When you mix sweaty feet and shoes, you create the perfect environment for stinky bacteria to take over. But don’t worry, with these tips and tricks you’ll be able to prevent and eliminate your shoe odor for good.
Whether you just got back from a run or a long day at work, you take off your shoes and get hit with a serious case of cheese foot.
There’s no need to be embarrassed, or think that you have a problem. Shoe odor happens to everyone even if you practice great hygiene.
We’ll explain why this happens as well as how to get rid of the odor and prevent it in the future.
Whether you can smell someone's shoes on a plane, or just in your mudroom, having stinky shoes is always a nuisance.
So why do your shoes get so smelly?
The simple answer is: bacteria.
Bacteria love nothing more than nestling down in a warm sweaty shoe; it's the perfect environment for them.
The bacteria in your shoes, socks, and on your feet will start feasting on dead skin cells and oils from your skin. They will then turn around and excrete waste in the form of acid and sulfur compounds. This is what really causes the smell.
What will really blow your mind is that your feet have over 250,000 sweat glands, and can produce over a pint of sweat per day. Mix that with some socks and shoes and you've created a bacteria breeding ground!
Now that you know about the bacteria factory that your shoes can be, let's talk about what you can do about it.
The two main concepts are: eliminating the bacteria and creating a worse environment for them to grow in.
We'll go into further detail on both, but all shoe odor eliminating methods are going to fall into those two categories.
Following these first practices will make every other method a lot more effective.
It's nice to get a new pair of running shoes, but if you wear them everyday the stink is going to compound. Give your shoes a break and use another pair.
By giving your shoes a break it will give them time to air out and dry out between uses. This can really help to prevent your shoes from getting funky before it's too late!
For some people just changing socks can also make a big difference. Wool socks can make a big difference because they don't trap moisture the same way that cotton socks do. Some people also find that polyester just doesn't mix with their skin and can be extra smelly.
If your shoes are machine washable, throwing them in the wash machine with a towel can sometimes do the trick. Just make sure to let them air dry and do not put them in the dryer.
Most running shoes are machine washable, I like to throw a towel or two in with them just so they don't bang around too much.
Let's get ready to kick some bacteria butt! Sanitizing your stinky shoes will make a huge difference, here's how to do it.
If your shoes aren't too bad and you don't want to spend any money, some rubbing alcohol should do the trick.
Fill a small container with a bit of rubbing alcohol. Then use some cotton balls to soak up all the rubbing alcohol that was poured. Then place the alcohol soaked cotton balls into your shoes. Try to cover as much area as possible and leave your shoes overnight. Remove the cotton balls in the morning and then give your shoes another hour or two to full dry out.

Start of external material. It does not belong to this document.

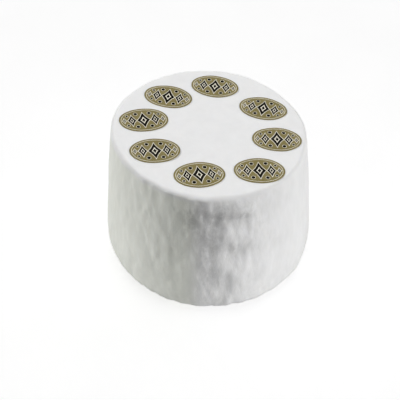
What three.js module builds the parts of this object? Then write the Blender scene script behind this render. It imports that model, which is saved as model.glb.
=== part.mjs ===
// A tall, soft-ripened cheese wheel with eight oval paper labels on its top face.
//
// Units are millimetres, +Z is up, and the wheel stands on z = 0 with its axis on the Z axis.
// The front of the wheel faces -Y. Angles round the wheel run from +X, anticlockwise seen from above.

import * as THREE from "three";

// ---------------------------------------------------------------- driving dimensions

const WHEEL = {
  height: 113.0, // on the axis, before the top face's slope
  radius: 79.0, // at the widest height
  widestHeight: 24.0, // the paste has settled, so the wheel is widest low down
  topNarrowing: 0.107, // share of the radius lost from the widest height up to the top edge
  topCurve: 1.36, // 1 is a straight flank, 2 a barrel's
  footNarrowing: 0.009, // share of the radius lost from the widest height down to the base
  footRadius: 16.0, // rounding of the lower edge
  shoulderRadius: 3.5, // rounding of the upper edge
  topSlope: -0.0686, // rise of the top face per millimetre along +X: the wheel is lower on its right
  dishDepth: 0.7, // how far the middle of the top face lies below its rim
  brow: 1.5, // how far the front stands out just under the upper edge
  browAngle: -94, // degrees
  browSpread: 17, // degrees to either side
  browHeight: 97,
  browThickness: 7.5,
};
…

If your shoes really stink, or the rubbing alcohol didn't quite do the trick, we recommend trying our natural extra strength shoe deodorizer. This spray contains the strongest ingredients that have amazing antibacterial and antifungal properties to effectively sanitize your shoes.
Spray your shoes at night, 1-3 sprays each should do the trick, then leave them to dry and air out overnight. If you can leave them outside, that works even better. This will leave your shoes smelling fresh and clean in the morning.
The final step is to prevent bacteria from forming in the future. This works especially well if you're starting with new shoes, or if you've already effectively sanitized your shoes.
The best way to prevent bacteria is by keeping your shoes dry while you're wearing them throughout the day. This will create a harder environment for the bacteria to grow in.
We already talked about this in the easy stuff section, but wearing some good wool socks will really help keep your feet dry and prevent bacteria from forming.
Shoe powders are great at eliminating moisture and can be used in your shoes or directly on your skin.
For a powder that's touching your skin we recommend using a talc free natural powder.
The final way to help dry out your shoes is to either stuff them with some newspaper or kitty litter. You'll want to do this after you've worn them.
The downside to both of these is that you're not really preventing moisture, you're just absorbing it after. That's why we think the powder is a better solution, but these tricks can definitely help as well.
The newspaper is straight forward, just bunch up some news paper and stuff your shoes until they're full.
This will absorb a lot of the moisture in your shoes and help dry them out more thoroughly.
Kitty litter might seem a little weird, but it's designed to absorb odor and moisture. Grab an old sock or some pantyhose and pour in some kitty litter. You'll want to pour in just enough to fill your shoe. Once you have your kitty litter bag, stuff one inside each shoe, and leave for a few hours.
This kitty litter will help absorb any moisture in your shoes and absorb some of the odors as well.